The question is right. It's on a problem sheet all about partial differentiation and asks for the partial derivative of f(x,y) with respect to x.

10. Oct 12, 2014

### Fredrik

Staff Emeritus
Then you got it right the first time. The question is weird, because the equation $y=\sin x$ has no relevance when you determine the function $\frac{\partial f}{\partial x}$. It's the map $(u,v)\mapsto -\frac{1}{v}\sin\frac{u}{v}$ with domain $\{(s,t)\in\mathbb R^2|t\neq 0\}$. The equation can be interpreted as suggesting that you should find the value of that function at $(x,\sin x)$ for an arbitrary $x\in\mathbb R$, but that makes me wonder why they're asking for $\frac{\partial f}{\partial x}$ (the function) rather than $\frac{\partial f(x,y)}{\partial x}$ (the number).

11. Oct 12, 2014

### physicsshiny

So there's no real way to tidy it up? And I agree, the question is strange, but that's what was written down.

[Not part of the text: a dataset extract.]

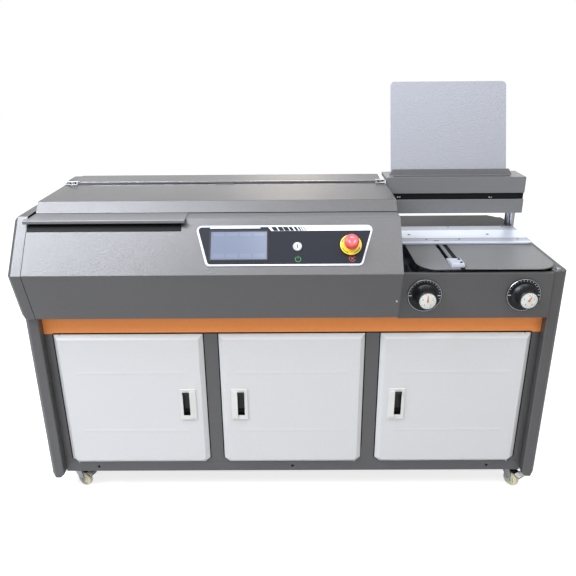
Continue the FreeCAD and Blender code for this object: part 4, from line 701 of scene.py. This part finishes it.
stop_seat = slope @ Matrix.Translation((sum(span("stop_button", 0)) / 2, 84, 0))
collar = 29.4
collar_face = 8
bm = bmesh.new()
turned(bm, stop_seat, [(11.2, 2), (11.2, collar_face), (28.2, collar_face), (collar, 7.4), (collar, 2),
                       (11.2, 2)], 56)
made("stop_plate", bm, print_yellow, "cabinet")
arrow_line = 24.8
bm = bmesh.new()
turned(bm, stop_seat, [(collar, 2), (collar, 7.2), (30, 6.6), (30, 2), (collar, 2)], 56)
for start in (20, 110, 200, 290):
    plate(bm, stop_seat, sweep(0, 0, arrow_line, 1.6, start, start + 45), collar_face, collar_face + ink)
    head = [arc(0, 0, radius, start + turn, start + turn, 1)[0]
            for radius, turn in ((arrow_line - 2.2, 44), (arrow_line + 2.2, 44), (arrow_line, 52))]
    plate(bm, stop_seat, head, collar_face, collar_face + ink)
made("stop_plate_signs", bm, black_plastic, "cabinet")
red_plastic = finish("red_plastic", moulded_plastic, {"Spark": 1200.0, "Cloud": 20.0},
                     ("E34C54", "EC5960"), (0.26, 0.36), 0.00003)
dress(("stop_button",), red_plastic)
button_face = 42
bm = bmesh.new()
for start in (60, 180, 300):
    plate(bm, stop_seat, sweep(0, 0, 8.5, 1.4, start, start + 60), button_face, button_face + ink)
made("stop_arrows", bm, print_white, "stop_button")


# Knob panel: a folded sheet screwed under the cover table, with a black dial plate behind each knob.
# The knobs are fluted black mouldings with a white face, each pinned to the end of its spindle.
eased("knob_panel", "cabinet", casing_paint, fold_round)
orange_plastic = finish("orange_plastic", moulded_plastic, {"Spark": 1200.0, "Cloud": 20.0},
                        ("D86A2C", "E0763A"), (0.3, 0.4), 0.00002)
brass = finish("brass", brushed_metal, {"Along": 40.0, "Across": 400.0, "Cloud": 30.0},
               ("B98A44", "C89A55"), (0.25, 0.4), 0.00001, Metallic=1.0)
flutes = 24
spindle_bore = 8.2
dial_back = 32
dial_face = 35
dial_step = 12
body_back = 35.3
cap_radius = 24
cap_face = 76.8
figure_size = 0.0062


def fluted(angle):
    return 1 - 0.05 * (0.5 + 0.5 * math.cos(flutes * angle)) ** 2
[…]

Thanks once again for everyone's help, I really appreciate it.

12. Oct 12, 2014

### Dustinsfl

I still not so sure. When $y$ is written in this problem, it short hand for $y = f(x) = \sin(x)$. Since y = f(x), we can substitute this into the original equation which leads to
$$\cos\Big(\frac{x}{y}\Big) = \cos\Big(\frac{x}{f(x)}\Big) \Rightarrow \frac{\partial f}{\partial x}\cos\Big(\frac{x}{y}\Big) = -\sin\Big(\frac{x}{f(x)}\Big)\frac{f(x) - xf'(x)}{f^2(x)}$$
In an equation $f(x, y) = xy - x^2\sin(y)$, y would be treated as a number since it isn't a function of x. In the case posted, we have $f(x, y) = f(x, h(x))$ where I used h(x) so as not to confuse with f in the original question.

13. Oct 12, 2014

### Fredrik

Staff Emeritus
I think you're confusing the expression f(x,y) with the function f. The former represents a number. What number? That depends on the values of x and y. Since f is a function, the value of f(x,y) (the number represented by that notation) is completely determined by the values of x and y. So we say that f(x,y) is a function of x and y. (It's a function of something, but that doesn't make it a function).

The constraint y=sin x implies that the value of y is completely determined by the value of x. Because of this, we can say that f(x,y) is a function of x (and only x). Whenever an expression is a "function of" something, there's an actual function lurking in the background, in this case the function $x\mapsto f(x,y)=f(x,\sin x)$ with domain $\mathbb R$. The value of the derivative of this function at x is denoted by $\frac{d}{dx}f(x,\sin x)$. That's what you computed.
$$\frac{d}{dx}f(x,\sin x)=\lim_{h\to 0}\frac{f(x+h,\sin (x+h))-f(x,\sin x)}{h}.$$ However, $\frac{\partial f}{\partial x}$ is a notation for the function $D_1f$ defined by
$$D_1f(s,t)=\lim_{h\to 0}\frac{f(s+h,t)-f(s,t)}{h},$$ for all $s,t\in\mathbb R$. So we have
$$\frac{\partial f(x,\sin x)}{\partial x}=\lim_{h\to 0}\frac{f(x+h,\sin x)-f(x,\sin x)}{h}.$$ I think the terminology "partial derivative with respect to x" and accompanying notation $\frac{\partial f}{\partial x}$ is partially responsible for misunderstandings like this. It would be more accurate to talk about the partial derivative with respect to a variable slot, than with respect to a variable.